Your task is to reproduce the entries below word for word.

— Input records —
--

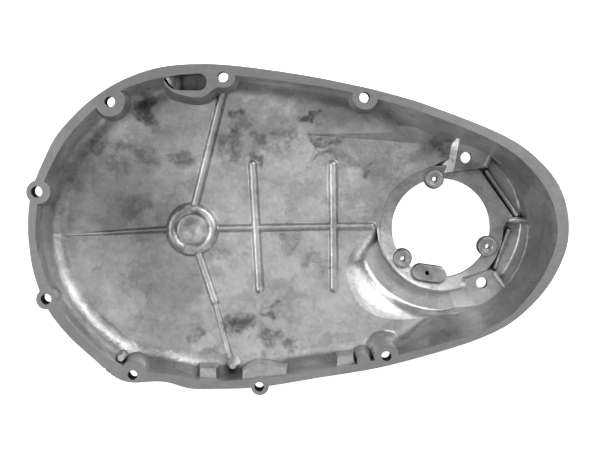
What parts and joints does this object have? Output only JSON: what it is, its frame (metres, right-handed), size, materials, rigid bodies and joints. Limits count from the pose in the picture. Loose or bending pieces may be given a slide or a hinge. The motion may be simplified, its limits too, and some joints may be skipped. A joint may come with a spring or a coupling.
{
  "type": "primary chaincase cover",
  "caption": "Oval cast aluminium cover for a motorcycle primary drive, open-backed, with a flat gasket rim, screw columns, a round inspection opening and a ribbed floor.",
  "frame": {"origin": "centre of the bounding box at its base, which is the outer face of the alternator boss", "axes": "+X to the alternator end along the length, +Y to the top edge as fitted, +Z out of the open side, square to the gasket face"},
  "size_m": [0.3999, 0.2443, 0.047],
  "materials": {
    "casting": "as-cast satin with a machined rim"
  },
  "bodies": {
    "root": {"primary_cover": "casting"}
  },
  "joints": []
}
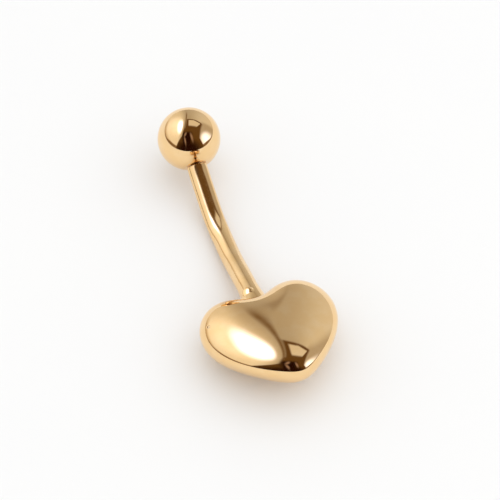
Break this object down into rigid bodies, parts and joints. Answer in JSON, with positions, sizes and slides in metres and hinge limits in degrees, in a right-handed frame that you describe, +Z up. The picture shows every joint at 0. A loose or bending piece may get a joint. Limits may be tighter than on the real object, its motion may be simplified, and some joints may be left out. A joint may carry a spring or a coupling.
{
  "type": "navel ring",
  "caption": "Curved barbell for a navel piercing: a bent round bar with a puffed heart soldered on its lower end and a screw-on ball on its upper end.",
  "frame": {"origin": "on the surface the ring lies on, under the middle of the whole ring", "axes": "+Z up from the surface, +Y from the heart towards the ball along the ring's length, +X to the right with the heart nearest the viewer"},
  "size_m": [0.0104, 0.0278, 0.0061],
  "materials": {
    "gold": "mirror-polished yellow gold tone over surgical steel"
  },
  "bodies": {
    "barbell": {"heart_bar": "gold"},
    "ball": {"ball": "gold"}
  },
  "joints": [
    {"name": "ball_unscrew", "type": "slide", "parent": "barbell", "child": "ball", "axis": [0, 0.8723, 0.489], "range_m": [0, 0.006]}
  ]
}
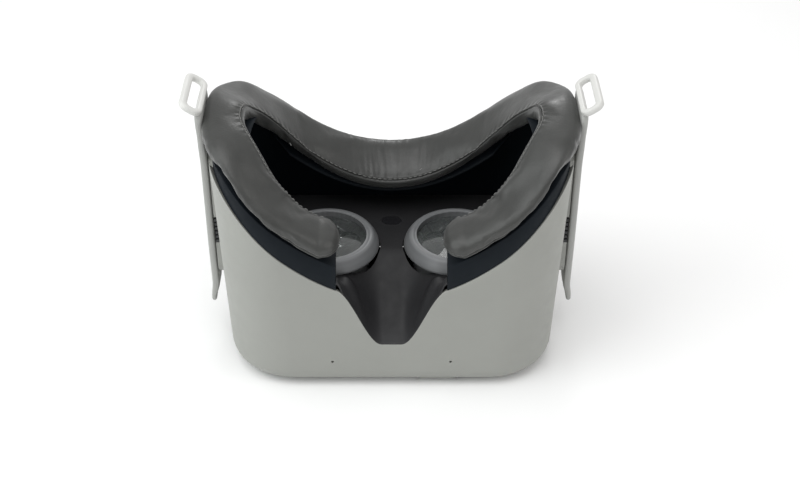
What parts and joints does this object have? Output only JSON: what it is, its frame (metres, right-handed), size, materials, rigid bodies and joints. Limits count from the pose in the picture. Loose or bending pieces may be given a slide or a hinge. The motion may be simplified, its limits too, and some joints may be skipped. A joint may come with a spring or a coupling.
{
  "type": "vr headset",
  "caption": "Stand-alone VR headset with side arms, strap clips, sliding lenses and a padded face interface, lying on its front plate.",
  "frame": {"origin": "middle of the front plate's resting face", "axes": "+X wearer's right, +Y towards the top of the head, +Z from the front plate towards the wearer's face"},
  "size_m": [0.2052, 0.1037, 0.15],
  "materials": {
    "shell": "moulded, fine texture",
    "pale": "moulded, satin",
    "dark": "moulded, fine texture",
    "interface": "moulded, matte",
    "foam": "soft grained polyurethane leather",
    "lens_ring": "satin",
    "lens": "clear, polished, Fresnel grooves",
    "black_gloss": "polished",
    "steel": "brushed",
    "black_steel": "coated",
    "copper": "plain copper",
    "board": "solder mask",
    "magnesium": "cast",
    "polyimide": "flexible circuit",
    "battery_wrap": "film wrap",
    "boot": "ribbed rubber",
    "screen": "coated glass"
  },
  "bodies": {
    "housing": {"front_plate": "shell", "body_shell": "shell", "lens_panel": "dark", "ipd_rods": "black_steel", "ipd_bracket_upper": "dark", "ipd_bracket_lower": "dark", "proximity_window": "black_gloss", "proximity_board": "board", "chassis": "magnesium", "display_bracket": "black_steel", "display_panel": "screen", "battery": "battery_wrap", "battery_strap": "steel", "main_board": "board", "shield_can": "steel", "heat_sink": "magnesium", "heat_pipe": "copper", "fan_housing": "dark", "camera_upper_right": "black_gloss", "camera_upper_left": "black_gloss", "camera_lower_right": "black_gloss", "camera_lower_left": "black_gloss", "camera_glass": "black_gloss", "volume_board": "board", "power_board": "board", "status_light": "pale", "usb_port": "steel", "audio_jack": "black_gloss", "microphones": "steel", "hinge_clip_right": "steel", "hinge_clip_left": "steel", "front_screws": "steel", "panel_screws": "steel", "display_cable": "polyimide", "camera_cables": "polyimide"},
    "interface": {"interface_frame": "interface", "face_foam": "foam"},
    "lens_unit_right": {"lens_carriage_right": "lens_ring", "lens_right": "lens"},
    "lens_unit_left": {"lens_carriage_left": "lens_ring", "lens_left": "lens"},
    "pinion": {"ipd_pinion": "steel"},
    "fan": {"fan_rotor": "dark"},
    "rocker": {"volume_rocker": "shell"},
    "power_key": {"power_button": "pale"},
    "arm_r": {"arm_right": "shell", "arm_cover_right": "shell", "arm_boot_right": "boot", "speaker_right": "black_gloss", "hinge_pin_right": "steel"},
    "arm_l": {"arm_left": "shell", "arm_cover_left": "shell", "arm_boot_left": "boot", "speaker_left": "black_gloss", "hinge_pin_left": "steel"},
    "clip_r": {"strap_clip_right": "pale"},
    "clip_l": {"strap_clip_left": "pale"}
  },
  "joints": [
    {"name": "interface_pull_off", "type": "slide", "parent": "housing", "child": "interface", "axis": [0, 0, 1], "range_m": [0, 0.075]},
    {"name": "lens_right_slide", "type": "slide", "parent": "housing", "child": "lens_unit_right", "axis": [1, 0, 0], "range_m": [-0.005, 0]},
    {"name": "lens_left_slide", "type": "slide", "parent": "housing", "child": "lens_unit_left", "axis": [1, 0, 0], "range_m": [0, 0.005]},
    {"name": "pinion_turn", "type": "hinge", "parent": "housing", "child": "pinion", "pos_m": [0, 0.0332, 0.0415], "axis": [0, 0, 1], "range_deg": [-5, 85]},
    {"name": "fan_spin", "type": "hinge", "parent": "housing", "child": "fan", "pos_m": [-0.026, 0.01, 0.008], "axis": [0, 0, 1], "continuous": true},
    {"name": "volume_rock", "type": "hinge", "parent": "housing", "child": "rocker", "pos_m": [0.024, -0.04353, 0.00454], "axis": [0, -0.829, 0.5592], "range_deg": [-2.5, 2.5], "stiffness_Nm_per_rad": 0.4},
    {"name": "power_press", "type": "slide", "parent": "housing", "child": "power_key", "axis": [-1, 0, 0], "range_m": [0, 0.0006], "stiffness_N_per_m": 900},
    {"name": "arm_right_tilt", "type": "hinge", "parent": "housing", "child": "arm_r", "pos_m": [0.0869, 0, 0.048], "axis": [1, 0, 0], "range_deg": [-12, 12]},
    {"name": "arm_left_tilt", "type": "hinge", "parent": "housing", "child": "arm_l", "pos_m": [-0.0869, 0, 0.048], "axis": [1, 0, 0], "range_deg": [-12, 12]},
    {"name": "clip_right_pull_off", "type": "slide", "parent": "arm_r", "child": "clip_r", "axis": [1, 0, 0], "range_m": [0, 0.012]},
    {"name": "clip_left_pull_off", "type": "slide", "parent": "arm_l", "child": "clip_l", "axis": [-1, 0, 0], "range_m": [0, 0.012]}
  ],
  "couplings": [
    {"joint": "lens_left_slide", "follows": "lens_right_slide", "ratio": -1},
    {"joint": "pinion_turn", "follows": "lens_right_slide", "rad_per_m": -277.78}
  ]
}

--

— Finished answer —
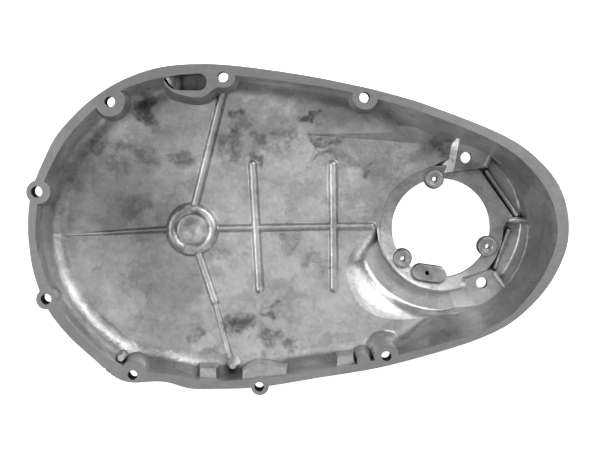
What parts and joints does this object have? Output only JSON: what it is, its frame (metres, right-handed), size, materials, rigid bodies and joints. Limits count from the pose in the picture. Loose or bending pieces may be given a slide or a hinge. The motion may be simplified, its limits too, and some joints may be skipped. A joint may come with a spring or a coupling.
{
  "type": "primary chaincase cover",
  "caption": "Oval cast aluminium cover for a motorcycle primary drive, open-backed, with a flat gasket rim, screw columns, a round inspection opening and a ribbed floor.",
  "frame": {"origin": "centre of the bounding box at its base, which is the outer face of the alternator boss", "axes": "+X to the alternator end along the length, +Y to the top edge as fitted, +Z out of the open side, square to the gasket face"},
  "size_m": [0.3999, 0.2443, 0.047],
  "materials": {
    "casting": "as-cast satin with a machined rim"
  },
  "bodies": {
    "root": {"primary_cover": "casting"}
  },
  "joints": []
}
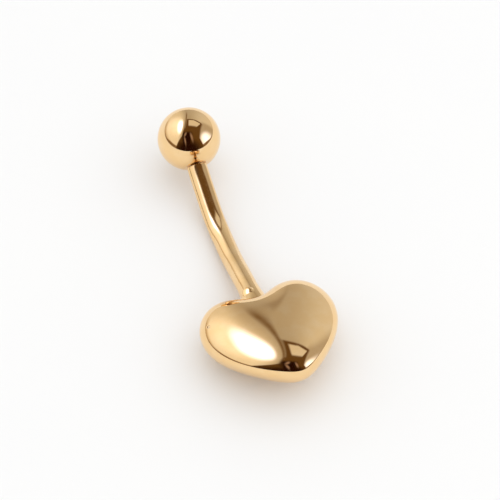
Break this object down into rigid bodies, parts and joints. Answer in JSON, with positions, sizes and slides in metres and hinge limits in degrees, in a right-handed frame that you describe, +Z up. The picture shows every joint at 0. A loose or bending piece may get a joint. Limits may be tighter than on the real object, its motion may be simplified, and some joints may be left out. A joint may carry a spring or a coupling.
{
  "type": "navel ring",
  "caption": "Curved barbell for a navel piercing: a bent round bar with a puffed heart soldered on its lower end and a screw-on ball on its upper end.",
  "frame": {"origin": "on the surface the ring lies on, under the middle of the whole ring", "axes": "+Z up from the surface, +Y from the heart towards the ball along the ring's length, +X to the right with the heart nearest the viewer"},
  "size_m": [0.0104, 0.0278, 0.0061],
  "materials": {
    "gold": "mirror-polished yellow gold tone over surgical steel"
  },
  "bodies": {
    "barbell": {"heart_bar": "gold"},
    "ball": {"ball": "gold"}
  },
  "joints": [
    {"name": "ball_unscrew", "type": "slide", "parent": "barbell", "child": "ball", "axis": [0, 0.8723, 0.489], "range_m": [0, 0.006]}
  ]
}
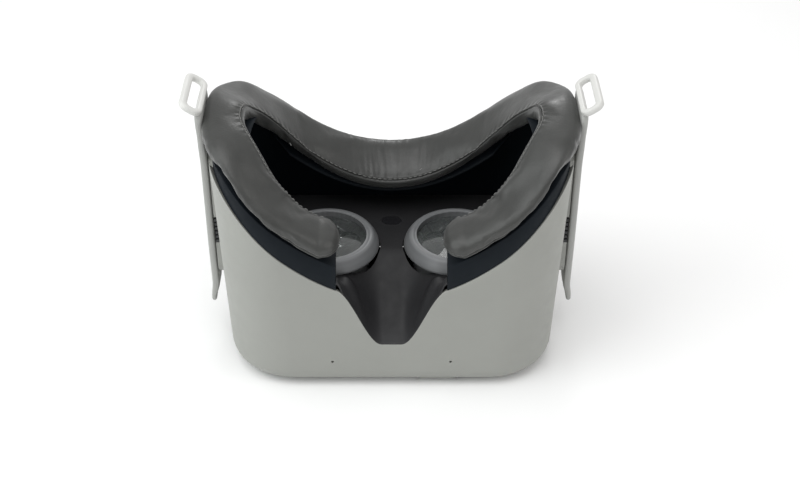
What parts and joints does this object have? Output only JSON: what it is, its frame (metres, right-handed), size, materials, rigid bodies and joints. Limits count from the pose in the picture. Loose or bending pieces may be given a slide or a hinge. The motion may be simplified, its limits too, and some joints may be skipped. A joint may come with a spring or a coupling.
{
  "type": "vr headset",
  "caption": "Stand-alone VR headset with side arms, strap clips, sliding lenses and a padded face interface, lying on its front plate.",
  "frame": {"origin": "middle of the front plate's resting face", "axes": "+X wearer's right, +Y towards the top of the head, +Z from the front plate towards the wearer's face"},
  "size_m": [0.2052, 0.1037, 0.15],
  "materials": {
    "shell": "moulded, fine texture",
    "pale": "moulded, satin",
    "dark": "moulded, fine texture",
    "interface": "moulded, matte",
    "foam": "soft grained polyurethane leather",
    "lens_ring": "satin",
    "lens": "clear, polished, Fresnel grooves",
    "black_gloss": "polished",
    "steel": "brushed",
    "black_steel": "coated",
    "copper": "plain copper",
    "board": "solder mask",
    "magnesium": "cast",
    "polyimide": "flexible circuit",
    "battery_wrap": "film wrap",
    "boot": "ribbed rubber",
    "screen": "coated glass"
  },
  "bodies": {
    "housing": {"front_plate": "shell", "body_shell": "shell", "lens_panel": "dark", "ipd_rods": "black_steel", "ipd_bracket_upper": "dark", "ipd_bracket_lower": "dark", "proximity_window": "black_gloss", "proximity_board": "board", "chassis": "magnesium", "display_bracket": "black_steel", "display_panel": "screen", "battery": "battery_wrap", "battery_strap": "steel", "main_board": "board", "shield_can": "steel", "heat_sink": "magnesium", "heat_pipe": "copper", "fan_housing": "dark", "camera_upper_right": "black_gloss", "camera_upper_left": "black_gloss", "camera_lower_right": "black_gloss", "camera_lower_left": "black_gloss", "camera_glass": "black_gloss", "volume_board": "board", "power_board": "board", "status_light": "pale", "usb_port": "steel", "audio_jack": "black_gloss", "microphones": "steel", "hinge_clip_right": "steel", "hinge_clip_left": "steel", "front_screws": "steel", "panel_screws": "steel", "display_cable": "polyimide", "camera_cables": "polyimide"},
    "interface": {"interface_frame": "interface", "face_foam": "foam"},
    "lens_unit_right": {"lens_carriage_right": "lens_ring", "lens_right": "lens"},
    "lens_unit_left": {"lens_carriage_left": "lens_ring", "lens_left": "lens"},
    "pinion": {"ipd_pinion": "steel"},
    "fan": {"fan_rotor": "dark"},
    "rocker": {"volume_rocker": "shell"},
    "power_key": {"power_button": "pale"},
    "arm_r": {"arm_right": "shell", "arm_cover_right": "shell", "arm_boot_right": "boot", "speaker_right": "black_gloss", "hinge_pin_right": "steel"},
    "arm_l": {"arm_left": "shell", "arm_cover_left": "shell", "arm_boot_left": "boot", "speaker_left": "black_gloss", "hinge_pin_left": "steel"},
    "clip_r": {"strap_clip_right": "pale"},
    "clip_l": {"strap_clip_left": "pale"}
  },
  "joints": [
    {"name": "interface_pull_off", "type": "slide", "parent": "housing", "child": "interface", "axis": [0, 0, 1], "range_m": [0, 0.075]},
    {"name": "lens_right_slide", "type": "slide", "parent": "housing", "child": "lens_unit_right", "axis": [1, 0, 0], "range_m": [-0.005, 0]},
    {"name": "lens_left_slide", "type": "slide", "parent": "housing", "child": "lens_unit_left", "axis": [1, 0, 0], "range_m": [0, 0.005]},
    {"name": "pinion_turn", "type": "hinge", "parent": "housing", "child": "pinion", "pos_m": [0, 0.0332, 0.0415], "axis": [0, 0, 1], "range_deg": [-5, 85]},
    {"name": "fan_spin", "type": "hinge", "parent": "housing", "child": "fan", "pos_m": [-0.026, 0.01, 0.008], "axis": [0, 0, 1], "continuous": true},
    {"name": "volume_rock", "type": "hinge", "parent": "housing", "child": "rocker", "pos_m": [0.024, -0.04353, 0.00454], "axis": [0, -0.829, 0.5592], "range_deg": [-2.5, 2.5], "stiffness_Nm_per_rad": 0.4},
    {"name": "power_press", "type": "slide", "parent": "housing", "child": "power_key", "axis": [-1, 0, 0], "range_m": [0, 0.0006], "stiffness_N_per_m": 900},
    {"name": "arm_right_tilt", "type": "hinge", "parent": "housing", "child": "arm_r", "pos_m": [0.0869, 0, 0.048], "axis": [1, 0, 0], "range_deg": [-12, 12]},
    {"name": "arm_left_tilt", "type": "hinge", "parent": "housing", "child": "arm_l", "pos_m": [-0.0869, 0, 0.048], "axis": [1, 0, 0], "range_deg": [-12, 12]},
    {"name": "clip_right_pull_off", "type": "slide", "parent": "arm_r", "child": "clip_r", "axis": [1, 0, 0], "range_m": [0, 0.012]},
    {"name": "clip_left_pull_off", "type": "slide", "parent": "arm_l", "child": "clip_l", "axis": [-1, 0, 0], "range_m": [0, 0.012]}
  ],
  "couplings": [
    {"joint": "lens_left_slide", "follows": "lens_right_slide", "ratio": -1},
    {"joint": "pinion_turn", "follows": "lens_right_slide", "rad_per_m": -277.78}
  ]
}